From the entries below, copy exactly the lines from the one that contains "Turn this picture" through the one that contains "const FIT_GAP = 0.3;", both included, and only those.

# [Data listing]
════════════════════
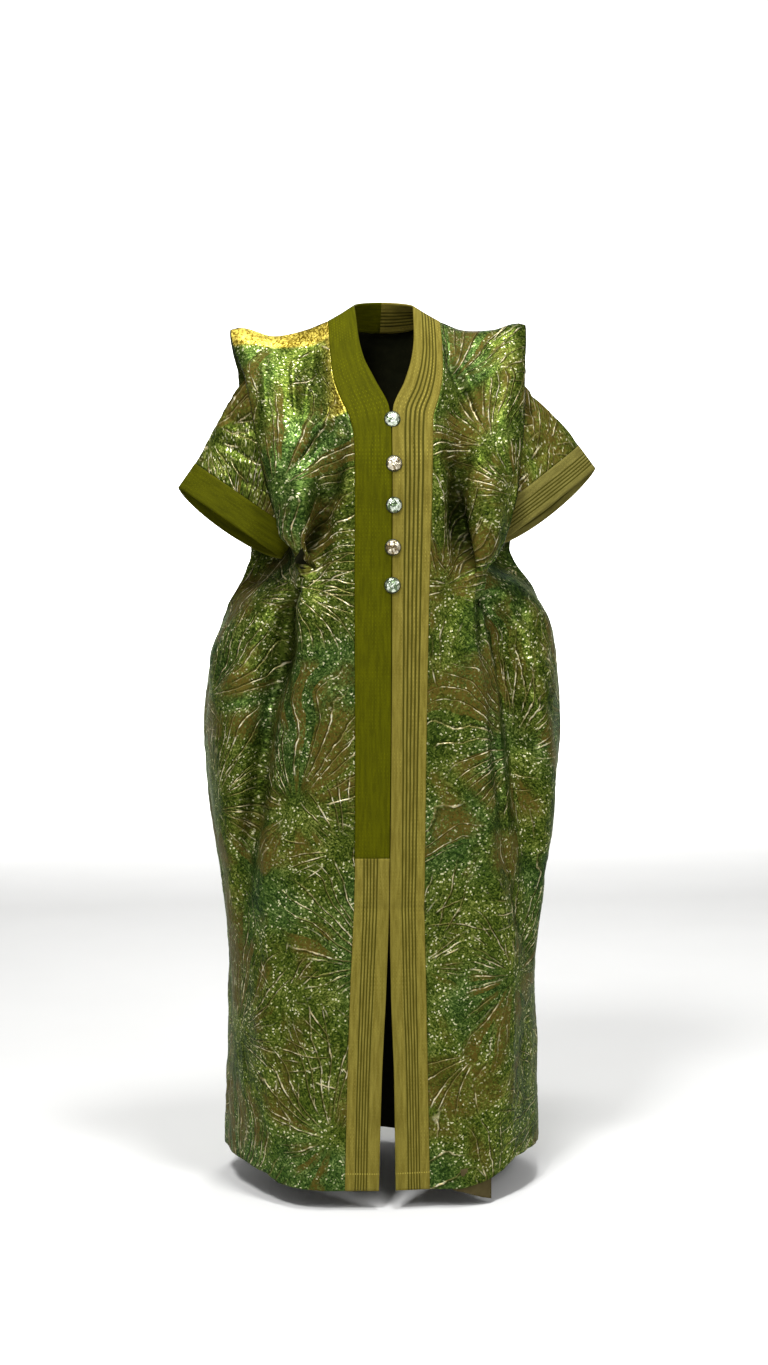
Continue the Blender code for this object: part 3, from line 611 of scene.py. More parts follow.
════════════════════
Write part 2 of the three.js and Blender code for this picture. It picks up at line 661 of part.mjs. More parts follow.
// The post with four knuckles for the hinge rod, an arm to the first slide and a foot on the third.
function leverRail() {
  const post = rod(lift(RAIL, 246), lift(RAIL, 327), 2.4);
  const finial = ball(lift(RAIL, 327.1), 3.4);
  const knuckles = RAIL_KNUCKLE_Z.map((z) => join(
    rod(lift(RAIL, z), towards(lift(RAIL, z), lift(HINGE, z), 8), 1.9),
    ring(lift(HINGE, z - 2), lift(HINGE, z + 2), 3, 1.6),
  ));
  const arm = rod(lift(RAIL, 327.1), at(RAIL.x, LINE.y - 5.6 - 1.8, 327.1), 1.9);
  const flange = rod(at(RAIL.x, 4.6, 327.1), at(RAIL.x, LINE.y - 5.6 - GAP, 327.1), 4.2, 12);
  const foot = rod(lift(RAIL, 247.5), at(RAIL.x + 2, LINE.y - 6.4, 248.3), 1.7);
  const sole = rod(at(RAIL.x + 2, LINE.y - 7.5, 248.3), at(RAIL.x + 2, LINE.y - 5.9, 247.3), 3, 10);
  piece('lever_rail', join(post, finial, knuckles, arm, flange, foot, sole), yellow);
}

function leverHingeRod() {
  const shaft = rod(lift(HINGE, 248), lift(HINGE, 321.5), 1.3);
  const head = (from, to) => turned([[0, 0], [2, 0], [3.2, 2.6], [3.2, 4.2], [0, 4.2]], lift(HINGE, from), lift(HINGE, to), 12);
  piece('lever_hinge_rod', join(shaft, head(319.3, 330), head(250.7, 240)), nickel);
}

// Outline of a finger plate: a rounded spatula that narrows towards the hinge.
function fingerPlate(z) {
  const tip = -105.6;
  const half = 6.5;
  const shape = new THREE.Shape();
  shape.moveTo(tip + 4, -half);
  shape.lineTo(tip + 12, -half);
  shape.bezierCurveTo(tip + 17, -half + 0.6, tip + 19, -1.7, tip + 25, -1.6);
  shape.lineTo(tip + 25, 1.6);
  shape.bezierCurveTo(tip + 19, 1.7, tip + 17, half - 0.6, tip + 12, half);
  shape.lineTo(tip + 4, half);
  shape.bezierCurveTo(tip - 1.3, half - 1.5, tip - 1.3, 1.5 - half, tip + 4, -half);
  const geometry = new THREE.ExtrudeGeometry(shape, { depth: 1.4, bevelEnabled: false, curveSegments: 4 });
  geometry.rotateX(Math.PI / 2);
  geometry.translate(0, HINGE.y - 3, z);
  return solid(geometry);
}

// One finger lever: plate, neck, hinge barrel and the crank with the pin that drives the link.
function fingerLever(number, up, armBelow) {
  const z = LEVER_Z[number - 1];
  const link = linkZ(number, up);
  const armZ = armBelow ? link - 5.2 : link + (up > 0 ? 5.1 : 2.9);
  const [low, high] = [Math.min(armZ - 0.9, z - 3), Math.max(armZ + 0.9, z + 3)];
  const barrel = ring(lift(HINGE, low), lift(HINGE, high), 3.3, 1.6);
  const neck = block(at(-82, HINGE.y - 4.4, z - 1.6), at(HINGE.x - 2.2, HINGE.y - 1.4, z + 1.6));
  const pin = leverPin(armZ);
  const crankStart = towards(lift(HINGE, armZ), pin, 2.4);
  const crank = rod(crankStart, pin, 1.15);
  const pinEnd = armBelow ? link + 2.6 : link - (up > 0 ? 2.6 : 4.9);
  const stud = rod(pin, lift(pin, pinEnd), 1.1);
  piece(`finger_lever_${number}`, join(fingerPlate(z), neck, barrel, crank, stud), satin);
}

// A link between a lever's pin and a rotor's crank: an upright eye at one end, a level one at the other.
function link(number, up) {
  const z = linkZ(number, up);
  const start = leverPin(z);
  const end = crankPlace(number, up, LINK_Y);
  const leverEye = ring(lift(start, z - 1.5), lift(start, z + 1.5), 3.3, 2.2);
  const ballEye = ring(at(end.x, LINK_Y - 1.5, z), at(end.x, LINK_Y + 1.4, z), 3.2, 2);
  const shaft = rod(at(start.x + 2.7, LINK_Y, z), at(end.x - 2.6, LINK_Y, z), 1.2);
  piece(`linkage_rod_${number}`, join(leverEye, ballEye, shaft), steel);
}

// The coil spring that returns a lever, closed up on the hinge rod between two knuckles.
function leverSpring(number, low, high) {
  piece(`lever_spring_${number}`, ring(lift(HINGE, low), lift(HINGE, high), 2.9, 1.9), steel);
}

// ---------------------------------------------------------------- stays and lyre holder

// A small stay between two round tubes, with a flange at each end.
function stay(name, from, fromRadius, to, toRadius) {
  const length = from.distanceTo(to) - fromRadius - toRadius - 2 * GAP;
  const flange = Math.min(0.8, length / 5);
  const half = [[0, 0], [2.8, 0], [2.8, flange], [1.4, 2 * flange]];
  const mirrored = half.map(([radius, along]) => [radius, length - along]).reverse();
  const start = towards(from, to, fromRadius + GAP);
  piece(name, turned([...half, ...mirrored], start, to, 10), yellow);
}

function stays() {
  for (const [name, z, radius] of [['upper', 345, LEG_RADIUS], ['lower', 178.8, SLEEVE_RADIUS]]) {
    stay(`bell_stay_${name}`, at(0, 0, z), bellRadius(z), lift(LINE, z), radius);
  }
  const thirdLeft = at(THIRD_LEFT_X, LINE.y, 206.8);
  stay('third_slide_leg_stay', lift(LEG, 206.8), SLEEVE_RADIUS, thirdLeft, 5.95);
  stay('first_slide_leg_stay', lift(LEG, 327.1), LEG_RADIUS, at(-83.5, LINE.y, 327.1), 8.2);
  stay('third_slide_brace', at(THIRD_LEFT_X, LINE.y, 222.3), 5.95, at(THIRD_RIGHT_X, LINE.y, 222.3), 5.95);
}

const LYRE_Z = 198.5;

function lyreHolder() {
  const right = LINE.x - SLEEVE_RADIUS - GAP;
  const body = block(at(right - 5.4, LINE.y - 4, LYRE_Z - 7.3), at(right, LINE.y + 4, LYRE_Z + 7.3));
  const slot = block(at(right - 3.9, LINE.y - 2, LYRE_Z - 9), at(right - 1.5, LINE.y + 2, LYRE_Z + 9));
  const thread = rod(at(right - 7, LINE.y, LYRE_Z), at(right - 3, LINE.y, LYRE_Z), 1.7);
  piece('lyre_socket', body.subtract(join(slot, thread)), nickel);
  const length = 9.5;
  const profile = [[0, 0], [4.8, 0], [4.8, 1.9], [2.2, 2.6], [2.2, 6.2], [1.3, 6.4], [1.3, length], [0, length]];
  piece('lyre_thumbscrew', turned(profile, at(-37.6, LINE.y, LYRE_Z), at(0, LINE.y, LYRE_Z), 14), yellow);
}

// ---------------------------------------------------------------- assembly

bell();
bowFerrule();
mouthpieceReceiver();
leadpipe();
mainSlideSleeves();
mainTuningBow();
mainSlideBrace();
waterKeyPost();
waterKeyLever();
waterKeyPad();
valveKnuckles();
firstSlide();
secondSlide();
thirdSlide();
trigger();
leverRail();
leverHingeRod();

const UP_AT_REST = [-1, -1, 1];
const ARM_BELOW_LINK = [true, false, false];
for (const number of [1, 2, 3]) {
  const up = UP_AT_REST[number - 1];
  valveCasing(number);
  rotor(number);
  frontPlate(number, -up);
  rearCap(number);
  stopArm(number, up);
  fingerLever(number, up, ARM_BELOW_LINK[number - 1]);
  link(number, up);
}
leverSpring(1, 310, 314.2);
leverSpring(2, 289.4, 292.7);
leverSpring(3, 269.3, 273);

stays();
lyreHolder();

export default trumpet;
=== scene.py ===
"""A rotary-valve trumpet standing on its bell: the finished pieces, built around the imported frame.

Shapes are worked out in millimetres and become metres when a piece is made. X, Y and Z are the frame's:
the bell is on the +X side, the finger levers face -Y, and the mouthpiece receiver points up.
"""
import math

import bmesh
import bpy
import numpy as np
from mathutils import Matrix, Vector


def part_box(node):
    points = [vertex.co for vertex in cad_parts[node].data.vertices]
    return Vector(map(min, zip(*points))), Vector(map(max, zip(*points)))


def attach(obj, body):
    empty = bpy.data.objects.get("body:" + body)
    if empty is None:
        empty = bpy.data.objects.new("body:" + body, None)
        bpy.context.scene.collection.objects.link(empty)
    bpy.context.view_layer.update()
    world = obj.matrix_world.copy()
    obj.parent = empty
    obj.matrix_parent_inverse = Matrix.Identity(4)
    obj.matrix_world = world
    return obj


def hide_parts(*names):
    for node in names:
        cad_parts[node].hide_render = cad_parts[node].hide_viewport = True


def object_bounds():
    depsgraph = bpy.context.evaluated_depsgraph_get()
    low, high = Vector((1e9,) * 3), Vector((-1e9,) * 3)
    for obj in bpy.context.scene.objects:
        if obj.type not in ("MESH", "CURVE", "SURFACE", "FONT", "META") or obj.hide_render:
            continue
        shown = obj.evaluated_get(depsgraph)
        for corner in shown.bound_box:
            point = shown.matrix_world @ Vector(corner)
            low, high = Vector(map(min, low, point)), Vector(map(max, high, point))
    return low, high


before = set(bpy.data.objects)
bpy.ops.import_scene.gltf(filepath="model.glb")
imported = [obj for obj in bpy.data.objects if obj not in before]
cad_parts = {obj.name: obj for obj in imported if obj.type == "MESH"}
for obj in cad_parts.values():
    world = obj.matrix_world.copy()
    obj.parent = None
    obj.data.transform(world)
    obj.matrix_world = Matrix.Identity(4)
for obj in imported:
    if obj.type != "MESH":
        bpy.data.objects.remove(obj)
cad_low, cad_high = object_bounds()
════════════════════
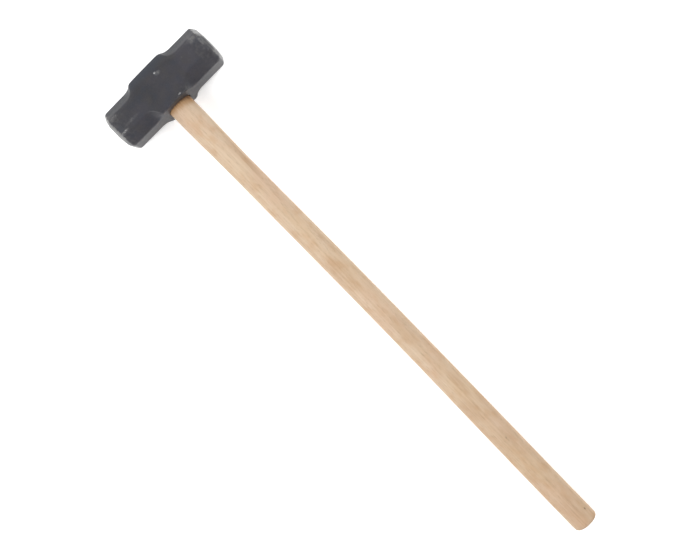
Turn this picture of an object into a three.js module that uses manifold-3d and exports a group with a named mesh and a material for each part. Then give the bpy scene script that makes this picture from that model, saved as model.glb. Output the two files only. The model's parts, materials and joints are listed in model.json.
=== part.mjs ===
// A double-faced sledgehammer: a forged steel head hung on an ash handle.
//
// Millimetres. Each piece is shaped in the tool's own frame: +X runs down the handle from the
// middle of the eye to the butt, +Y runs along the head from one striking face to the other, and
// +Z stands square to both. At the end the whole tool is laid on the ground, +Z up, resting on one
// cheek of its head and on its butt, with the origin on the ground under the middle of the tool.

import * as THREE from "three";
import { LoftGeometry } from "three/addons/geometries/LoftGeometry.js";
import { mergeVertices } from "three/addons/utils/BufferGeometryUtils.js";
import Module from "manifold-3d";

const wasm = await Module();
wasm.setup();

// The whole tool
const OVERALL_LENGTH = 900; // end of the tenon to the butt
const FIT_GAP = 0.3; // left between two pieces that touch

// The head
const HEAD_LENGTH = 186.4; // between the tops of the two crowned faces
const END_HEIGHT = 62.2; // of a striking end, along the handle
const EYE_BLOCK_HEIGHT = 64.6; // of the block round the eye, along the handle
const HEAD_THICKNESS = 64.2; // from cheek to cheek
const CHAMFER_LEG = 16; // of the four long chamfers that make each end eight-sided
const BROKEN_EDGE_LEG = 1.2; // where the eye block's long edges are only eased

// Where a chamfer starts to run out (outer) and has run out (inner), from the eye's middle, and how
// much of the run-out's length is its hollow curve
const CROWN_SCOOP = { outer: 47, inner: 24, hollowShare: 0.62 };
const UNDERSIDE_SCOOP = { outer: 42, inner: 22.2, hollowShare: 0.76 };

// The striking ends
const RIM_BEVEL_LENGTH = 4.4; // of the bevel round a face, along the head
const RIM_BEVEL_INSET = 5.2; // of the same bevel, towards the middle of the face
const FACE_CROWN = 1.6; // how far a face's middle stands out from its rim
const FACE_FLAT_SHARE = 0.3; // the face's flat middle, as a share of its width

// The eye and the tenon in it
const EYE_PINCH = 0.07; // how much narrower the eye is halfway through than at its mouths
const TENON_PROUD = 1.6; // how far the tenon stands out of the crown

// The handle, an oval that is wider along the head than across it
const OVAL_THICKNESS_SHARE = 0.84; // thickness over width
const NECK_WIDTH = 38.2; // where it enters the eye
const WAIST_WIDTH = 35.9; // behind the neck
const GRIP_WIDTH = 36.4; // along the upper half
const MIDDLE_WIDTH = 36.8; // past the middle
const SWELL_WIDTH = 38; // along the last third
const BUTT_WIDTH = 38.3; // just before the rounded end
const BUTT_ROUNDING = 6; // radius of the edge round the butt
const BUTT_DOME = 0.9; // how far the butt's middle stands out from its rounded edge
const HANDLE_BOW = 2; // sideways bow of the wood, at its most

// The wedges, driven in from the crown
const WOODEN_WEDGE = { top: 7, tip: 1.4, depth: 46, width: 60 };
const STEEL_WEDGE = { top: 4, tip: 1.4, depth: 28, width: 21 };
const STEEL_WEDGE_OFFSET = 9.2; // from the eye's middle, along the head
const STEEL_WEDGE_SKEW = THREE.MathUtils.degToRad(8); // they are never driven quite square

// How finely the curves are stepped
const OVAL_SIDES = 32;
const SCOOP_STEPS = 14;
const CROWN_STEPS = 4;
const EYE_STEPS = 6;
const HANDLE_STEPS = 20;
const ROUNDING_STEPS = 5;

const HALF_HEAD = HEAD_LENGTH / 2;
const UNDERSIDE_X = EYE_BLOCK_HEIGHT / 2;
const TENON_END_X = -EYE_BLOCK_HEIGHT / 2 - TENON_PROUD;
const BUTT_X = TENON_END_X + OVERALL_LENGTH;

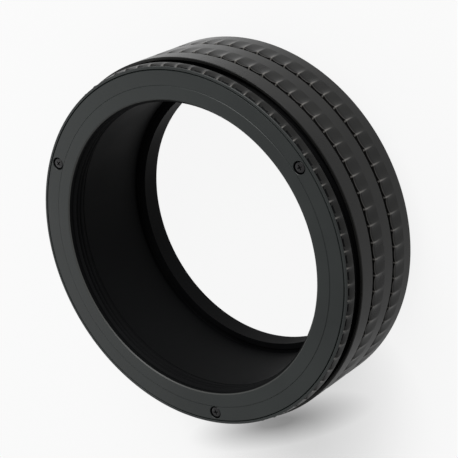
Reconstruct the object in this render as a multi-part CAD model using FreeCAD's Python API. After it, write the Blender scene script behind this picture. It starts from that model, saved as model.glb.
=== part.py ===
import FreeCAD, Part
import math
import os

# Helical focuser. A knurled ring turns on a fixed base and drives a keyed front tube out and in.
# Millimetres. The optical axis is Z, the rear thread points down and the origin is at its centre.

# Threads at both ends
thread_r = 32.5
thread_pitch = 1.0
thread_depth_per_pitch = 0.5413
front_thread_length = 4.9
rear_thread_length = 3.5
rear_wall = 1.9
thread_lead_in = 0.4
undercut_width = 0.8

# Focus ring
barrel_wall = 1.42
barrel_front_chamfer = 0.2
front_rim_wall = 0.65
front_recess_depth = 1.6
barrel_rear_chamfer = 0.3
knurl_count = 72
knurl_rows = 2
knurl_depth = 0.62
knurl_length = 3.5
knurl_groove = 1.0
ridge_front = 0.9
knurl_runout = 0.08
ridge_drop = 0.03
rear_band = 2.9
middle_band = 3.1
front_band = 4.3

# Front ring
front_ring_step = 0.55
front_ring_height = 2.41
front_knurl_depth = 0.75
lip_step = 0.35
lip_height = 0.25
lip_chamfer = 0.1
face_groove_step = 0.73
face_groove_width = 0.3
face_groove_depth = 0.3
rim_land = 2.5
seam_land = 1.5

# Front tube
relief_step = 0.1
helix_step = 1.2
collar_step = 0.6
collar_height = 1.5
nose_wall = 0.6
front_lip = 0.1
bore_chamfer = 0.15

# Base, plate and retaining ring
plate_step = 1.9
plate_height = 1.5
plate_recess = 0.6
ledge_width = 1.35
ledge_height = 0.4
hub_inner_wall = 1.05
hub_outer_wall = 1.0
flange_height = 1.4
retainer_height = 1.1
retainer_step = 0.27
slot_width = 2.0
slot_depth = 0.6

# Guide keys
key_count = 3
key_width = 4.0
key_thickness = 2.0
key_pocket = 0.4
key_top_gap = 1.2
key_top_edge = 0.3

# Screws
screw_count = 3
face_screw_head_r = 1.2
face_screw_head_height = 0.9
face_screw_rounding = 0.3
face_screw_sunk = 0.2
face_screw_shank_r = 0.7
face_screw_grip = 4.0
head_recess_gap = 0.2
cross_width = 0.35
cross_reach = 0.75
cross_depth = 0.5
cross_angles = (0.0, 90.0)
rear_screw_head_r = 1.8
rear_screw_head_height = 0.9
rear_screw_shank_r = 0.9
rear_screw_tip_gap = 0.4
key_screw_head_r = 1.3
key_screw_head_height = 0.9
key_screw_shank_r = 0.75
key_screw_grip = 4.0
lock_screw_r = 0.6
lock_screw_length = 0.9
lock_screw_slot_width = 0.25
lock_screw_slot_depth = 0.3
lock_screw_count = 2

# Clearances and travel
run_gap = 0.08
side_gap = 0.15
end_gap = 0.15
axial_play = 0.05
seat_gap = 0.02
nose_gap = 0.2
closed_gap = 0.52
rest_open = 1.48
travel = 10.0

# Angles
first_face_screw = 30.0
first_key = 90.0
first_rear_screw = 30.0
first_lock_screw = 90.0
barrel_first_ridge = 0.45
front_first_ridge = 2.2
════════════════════
# [Result for this exercise]
Turn this picture of an object into a three.js module that uses manifold-3d and exports a group with a named mesh and a material for each part. Then give the bpy scene script that makes this picture from that model, saved as model.glb. Output the two files only. The model's parts, materials and joints are listed in model.json.
=== part.mjs ===
// A double-faced sledgehammer: a forged steel head hung on an ash handle.
//
// Millimetres. Each piece is shaped in the tool's own frame: +X runs down the handle from the
// middle of the eye to the butt, +Y runs along the head from one striking face to the other, and
// +Z stands square to both. At the end the whole tool is laid on the ground, +Z up, resting on one
// cheek of its head and on its butt, with the origin on the ground under the middle of the tool.

import * as THREE from "three";
import { LoftGeometry } from "three/addons/geometries/LoftGeometry.js";
import { mergeVertices } from "three/addons/utils/BufferGeometryUtils.js";
import Module from "manifold-3d";

const wasm = await Module();
wasm.setup();

// The whole tool
const OVERALL_LENGTH = 900; // end of the tenon to the butt
const FIT_GAP = 0.3; // left between two pieces that touch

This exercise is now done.